Mi hijo mayor tiene una semana más que la princesa Leonor, supongo que por eso, cuando la vi leyendo el primer artículo de la Constitución con motivo de su decimotercer cumpleaños, me quedé patidifusa.
Niña con pelo impecable y vestido inmaculado, sube a la tarima y recita con suma perfección varias frases, mientras se dirige, sonriente, al público.
Esa corrección infinita, para la mayoría de los padres, es ciencia ficción, pero muy ficción. Me río yo de Star Wars.
No voy a entrar en el debate sobre si una criatura de esa edad debería o no participar en actos institucionales, o sobre lo triste de que, impepinablemente, no vaya a disfrutar una vida de adolescente corriente. Yo quiero centrarme en El Gran Misterio, ese que nos tiene en vela a mí y a mis amigas madres desde que contemplamos, ojipláticas, a esa niña frente a ese micrófono: ¿Cómo narices lo han conseguido? Ya, ya, que si institutrices, que si Letizia es disciplinada hasta decir basta, que si disfrutan de medios inalcanzables para el resto. Pero los que tenemos hijos sabemos que el libre albedrío asalvajado de ciertos churumbeles no responde ni a Supernanny, ni a Mary Poppins, ni a absolutamente nada que contemple la legalidad vigente. Se les cruza el cable y te la lían parda, sea en El Corte Inglés o en el Instituto Cervantes.

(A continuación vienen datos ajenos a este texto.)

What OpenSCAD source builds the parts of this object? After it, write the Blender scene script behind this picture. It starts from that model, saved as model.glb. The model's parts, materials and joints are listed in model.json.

Quizás los Reyes hayan tenido la inmensa e improbable suerte de que Leonor saliera tranquila y aplicada del vientre materno pero, ¿tanto? Y de Sofía podríamos decir exactamente lo mismo, ahí sentada mirando atenta a su hermana con lo de la democracia y sus cosas. Yo no creo en las casualidades, aquí hay gato encerrado y yo necesito liberarlo.
Algunos intentarán aplacar mi curiosidad asegurando que los niños traviesos y llenos de mierda son mucho más divertidos. Sí, claro, para una horita. También me dirán que son más felices, pero es que nadie les ha preguntado a las princesas si son dichosas a más no poder. Por otra parte, llamadme egoísta y mala madre, pero a mí me apetece también ser feliz a tope, y convengamos que con unos retoños ligeramente más inertes, habría más tranquilidad, y del sosiego al gozo hay un paso.

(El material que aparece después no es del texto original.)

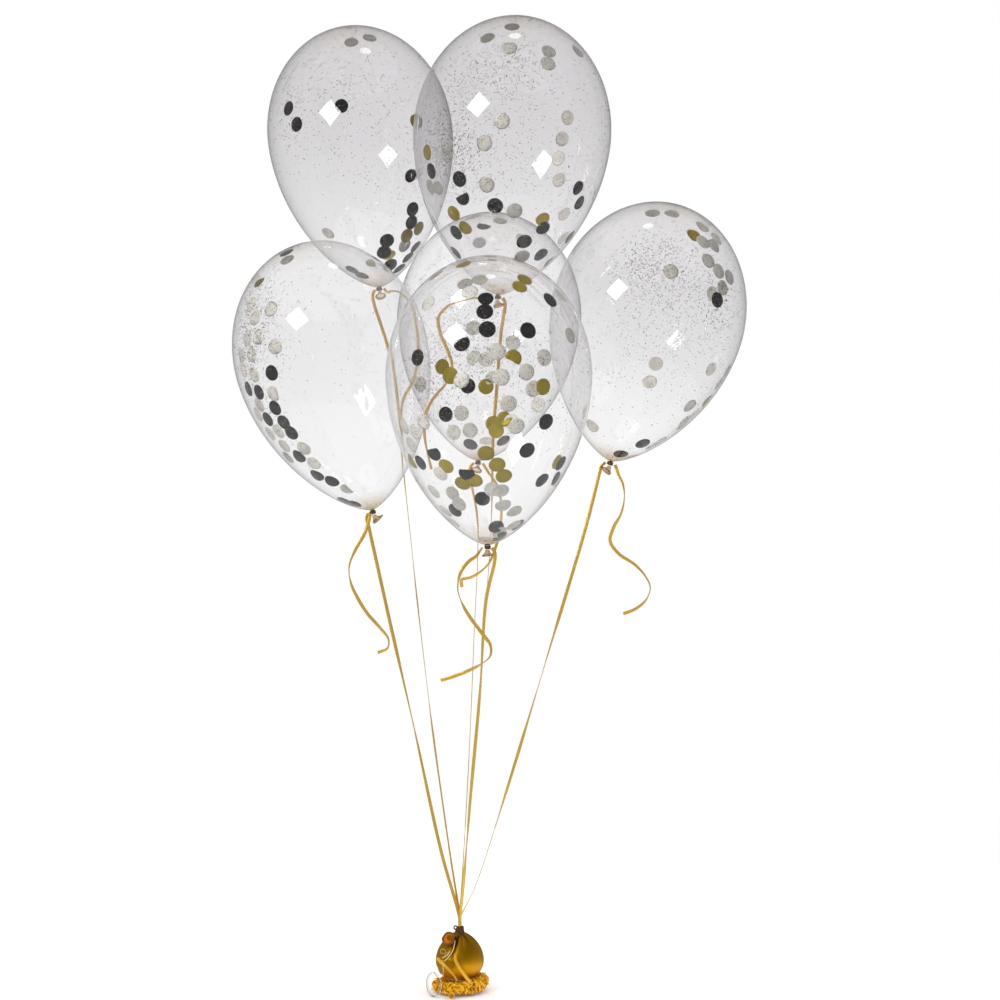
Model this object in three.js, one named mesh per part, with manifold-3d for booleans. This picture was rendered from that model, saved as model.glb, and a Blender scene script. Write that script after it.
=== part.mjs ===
// A bouquet of six clear balloons, filled with helium and confetti, on gold curling ribbons. The ribbons run down
// to a small gold balloon that is the weight, and it sits in a nest of curled ribbon. Millimetres, +Z up, front
// towards -Y. The origin is on the underside of the nest, below the knot where all ribbons meet.

import * as THREE from 'three';
import { mergeVertices } from 'three/addons/utils/BufferGeometryUtils.js';
import Module from 'manifold-3d';

// Clearance between pieces that touch
const gap = 0.3;

// Balloons: a round crown over a long taper
const balloonRadius = 144.5;
const crownHeight = 1.175; // in radii
const taperFullness = 1.9; // how long the taper stays full
const taperPoint = 0.71; // how blunt it ends
const bunchMiddle = new THREE.Vector3(17, 0, 1075);

// Each balloon, in the order in which the ribbons lie in the knot from front to back: its middle, from the bunch's
// middle and in radii, the degrees that its crown leans to +X and to +Y, the length of its taper in radii, and the
// sides on which its ribbon and its tail leave the neck
const balloons = [
  {
    name: 'front', at: [0.19, -1.34, -1.17], lean: [0.6, -13.4], taper: 1.68,
    side: [0.9, -0.4], tailSide: [-1, -0.2],
  },
  {
    name: 'top', at: [0.42, -0.47, 1.34], lean: [5.1, -3.2], taper: 1.63,
    side: [1, 0], tailSide: [-1, -0.1],
  },
  {
    name: 'left', at: [-1.44, -0.1, -0.86], lean: [-14.8, -0.9], taper: 1.66,
    side: [-1, 0.15], tailSide: [-0.6, -0.9],
  },
  {
    name: 'right', at: [1.82, -0.08, -0.46], lean: [14.2, -0.7], taper: 1.55,
    side: [-1, 0], tailSide: [1, -0.1],
  },
  {
    name: 'top_left', at: [-1.22, 1.03, 1.61], lean: [-7.5, 7], taper: 1.71,
    side: [-1, 0], tailSide: [1, -0.2],
  },
  {
    name: 'back', at: [0.18, 1.11, -0.39], lean: [4.3, 9.9], taper: 1.58,
    side: [-1, 0.1], tailSide: [1, -0.1],
  },
];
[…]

Servidora, al más puro estilo Letizia, les niega las pantallas a sus retoños, les controla el tiempo de televisión, les manda a campamentos angloparlantes. Pero las princesas parecen muñequitas, y los míos, Gremlins empachándose pasada la medianoche y en remojo perpetuo.
Más que educada, Leonor parece haber sido amaestrada. Ojo, que lo escribo con la admiración que provoca lo que una no es capaz de manejar. La misma que siento por los matemáticos, los químicos y los físicos nucleares, rodeados de esas fórmulas para mí imposibles de resolver.

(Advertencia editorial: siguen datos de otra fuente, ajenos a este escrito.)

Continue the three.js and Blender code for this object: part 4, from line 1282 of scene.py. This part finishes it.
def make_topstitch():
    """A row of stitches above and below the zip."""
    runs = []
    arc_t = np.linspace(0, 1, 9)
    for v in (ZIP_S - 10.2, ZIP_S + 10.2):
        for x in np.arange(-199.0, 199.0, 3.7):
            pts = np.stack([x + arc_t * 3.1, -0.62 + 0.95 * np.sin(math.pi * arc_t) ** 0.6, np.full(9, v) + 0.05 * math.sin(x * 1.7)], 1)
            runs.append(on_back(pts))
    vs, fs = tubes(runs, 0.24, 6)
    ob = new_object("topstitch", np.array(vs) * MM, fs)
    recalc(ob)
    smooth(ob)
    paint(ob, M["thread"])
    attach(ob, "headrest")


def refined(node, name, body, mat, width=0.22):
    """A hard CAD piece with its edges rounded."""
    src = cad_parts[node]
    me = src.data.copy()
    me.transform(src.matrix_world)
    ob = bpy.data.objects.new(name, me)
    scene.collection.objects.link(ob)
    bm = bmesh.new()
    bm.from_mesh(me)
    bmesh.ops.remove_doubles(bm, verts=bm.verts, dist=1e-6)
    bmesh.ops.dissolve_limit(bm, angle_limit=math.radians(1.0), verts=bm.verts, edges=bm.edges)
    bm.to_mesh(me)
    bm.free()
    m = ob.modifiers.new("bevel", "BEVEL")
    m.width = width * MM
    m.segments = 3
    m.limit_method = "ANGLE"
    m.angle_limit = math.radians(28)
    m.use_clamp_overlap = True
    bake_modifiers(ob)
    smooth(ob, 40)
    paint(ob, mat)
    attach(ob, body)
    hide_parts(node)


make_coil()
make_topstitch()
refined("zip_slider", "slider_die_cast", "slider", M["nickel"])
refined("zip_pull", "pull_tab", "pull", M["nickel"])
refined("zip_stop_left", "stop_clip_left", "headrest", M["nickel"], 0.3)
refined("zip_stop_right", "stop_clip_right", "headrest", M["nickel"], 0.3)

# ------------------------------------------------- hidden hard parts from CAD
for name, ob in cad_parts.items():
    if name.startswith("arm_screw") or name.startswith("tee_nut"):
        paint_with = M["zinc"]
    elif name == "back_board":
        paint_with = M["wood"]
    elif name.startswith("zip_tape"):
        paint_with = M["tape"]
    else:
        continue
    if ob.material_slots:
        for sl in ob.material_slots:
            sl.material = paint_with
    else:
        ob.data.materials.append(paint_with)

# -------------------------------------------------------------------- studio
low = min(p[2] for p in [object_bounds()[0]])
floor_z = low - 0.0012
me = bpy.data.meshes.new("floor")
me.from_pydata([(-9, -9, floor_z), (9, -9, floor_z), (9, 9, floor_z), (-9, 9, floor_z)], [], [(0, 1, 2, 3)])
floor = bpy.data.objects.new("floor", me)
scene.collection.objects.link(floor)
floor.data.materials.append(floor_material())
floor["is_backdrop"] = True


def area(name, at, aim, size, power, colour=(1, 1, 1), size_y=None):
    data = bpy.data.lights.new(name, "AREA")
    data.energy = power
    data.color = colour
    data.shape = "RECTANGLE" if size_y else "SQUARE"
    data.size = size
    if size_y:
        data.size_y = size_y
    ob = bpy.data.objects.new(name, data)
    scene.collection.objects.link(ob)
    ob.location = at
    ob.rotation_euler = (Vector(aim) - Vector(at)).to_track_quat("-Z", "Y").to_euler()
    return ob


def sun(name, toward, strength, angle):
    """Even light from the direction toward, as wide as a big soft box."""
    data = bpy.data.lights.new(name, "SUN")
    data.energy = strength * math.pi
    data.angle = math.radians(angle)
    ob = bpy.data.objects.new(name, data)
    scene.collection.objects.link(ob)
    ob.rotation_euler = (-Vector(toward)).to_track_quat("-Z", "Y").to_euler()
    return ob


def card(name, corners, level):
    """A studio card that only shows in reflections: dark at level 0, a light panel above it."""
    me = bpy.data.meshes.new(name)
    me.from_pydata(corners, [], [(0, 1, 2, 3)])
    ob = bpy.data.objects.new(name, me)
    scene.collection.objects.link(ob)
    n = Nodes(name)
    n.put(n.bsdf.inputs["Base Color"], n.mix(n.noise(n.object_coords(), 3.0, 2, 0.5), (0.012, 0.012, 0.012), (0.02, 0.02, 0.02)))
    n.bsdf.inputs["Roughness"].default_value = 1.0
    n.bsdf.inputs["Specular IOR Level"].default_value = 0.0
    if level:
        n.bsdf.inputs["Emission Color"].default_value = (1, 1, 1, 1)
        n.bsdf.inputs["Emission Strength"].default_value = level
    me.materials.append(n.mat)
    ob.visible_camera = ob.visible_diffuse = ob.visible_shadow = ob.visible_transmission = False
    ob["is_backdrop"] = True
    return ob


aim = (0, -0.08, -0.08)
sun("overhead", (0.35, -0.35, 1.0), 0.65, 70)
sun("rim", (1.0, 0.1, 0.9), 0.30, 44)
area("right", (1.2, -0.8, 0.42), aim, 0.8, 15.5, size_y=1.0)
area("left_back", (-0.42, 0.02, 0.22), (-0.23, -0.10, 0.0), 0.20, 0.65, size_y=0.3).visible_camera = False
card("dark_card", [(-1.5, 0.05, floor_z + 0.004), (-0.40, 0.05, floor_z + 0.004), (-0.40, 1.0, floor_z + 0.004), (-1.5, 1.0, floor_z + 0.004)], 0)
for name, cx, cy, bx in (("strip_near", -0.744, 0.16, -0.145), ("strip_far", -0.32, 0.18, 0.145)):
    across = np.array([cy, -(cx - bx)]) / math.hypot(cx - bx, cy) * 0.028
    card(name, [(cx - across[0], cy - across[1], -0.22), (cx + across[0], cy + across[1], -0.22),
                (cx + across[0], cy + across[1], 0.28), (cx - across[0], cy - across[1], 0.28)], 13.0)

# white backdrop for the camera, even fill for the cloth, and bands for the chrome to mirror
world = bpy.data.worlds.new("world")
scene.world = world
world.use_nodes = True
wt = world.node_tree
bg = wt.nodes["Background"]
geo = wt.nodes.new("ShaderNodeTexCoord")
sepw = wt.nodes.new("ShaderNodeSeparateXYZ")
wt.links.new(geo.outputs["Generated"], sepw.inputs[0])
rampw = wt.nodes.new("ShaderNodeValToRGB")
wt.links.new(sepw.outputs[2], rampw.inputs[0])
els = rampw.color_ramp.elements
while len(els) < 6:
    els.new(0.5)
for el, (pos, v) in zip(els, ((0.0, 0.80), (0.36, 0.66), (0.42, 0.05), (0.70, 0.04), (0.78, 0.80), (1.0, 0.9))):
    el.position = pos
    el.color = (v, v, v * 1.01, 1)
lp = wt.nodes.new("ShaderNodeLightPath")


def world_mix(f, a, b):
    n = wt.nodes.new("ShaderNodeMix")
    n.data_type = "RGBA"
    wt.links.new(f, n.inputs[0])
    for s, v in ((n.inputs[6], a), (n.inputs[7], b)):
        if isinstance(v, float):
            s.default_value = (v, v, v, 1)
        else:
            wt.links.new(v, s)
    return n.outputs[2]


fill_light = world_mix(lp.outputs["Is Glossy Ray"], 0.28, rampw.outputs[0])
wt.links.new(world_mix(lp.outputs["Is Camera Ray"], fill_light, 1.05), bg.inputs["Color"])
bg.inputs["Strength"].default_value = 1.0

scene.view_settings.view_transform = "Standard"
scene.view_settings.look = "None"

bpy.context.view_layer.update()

Este verano algunos pusieron el grito en el cielo porque Leonor le dio un ligero manotazo a su abuela. A ver qué dirían si tiraran al suelo tres maniquíes de Zara, como me ha pasado a mí. Yo no pido que mis hijos lean artículos de la Constitución, ni siquiera que vayan peinados y sin lamparones, pero sí un término medio: un desayuno sin peleas, unas notas sin disgustos, un lavarse los dientes sin tirarme de los pelos.
No sabemos cómo serán las princesitas de puertas para adentro, pero me da que el desquicie materno no forma parte de esas vidas llenas de Kurosawa y dietas sin grasa. No veo a la reina repitiendo cien mil veces que coman con la boca cerrada ¿Cómo han vencido la sordera infantil? ¿Por qué no salen poniendo jeto en las fotos? ¿Qué truco usan para que las niñas no se arreen de hostias por la calle?
Mientras termino esta columna escucho a mis hijos gritar como becerros mientras desayunan. Letizia, ilumíname, por Dios.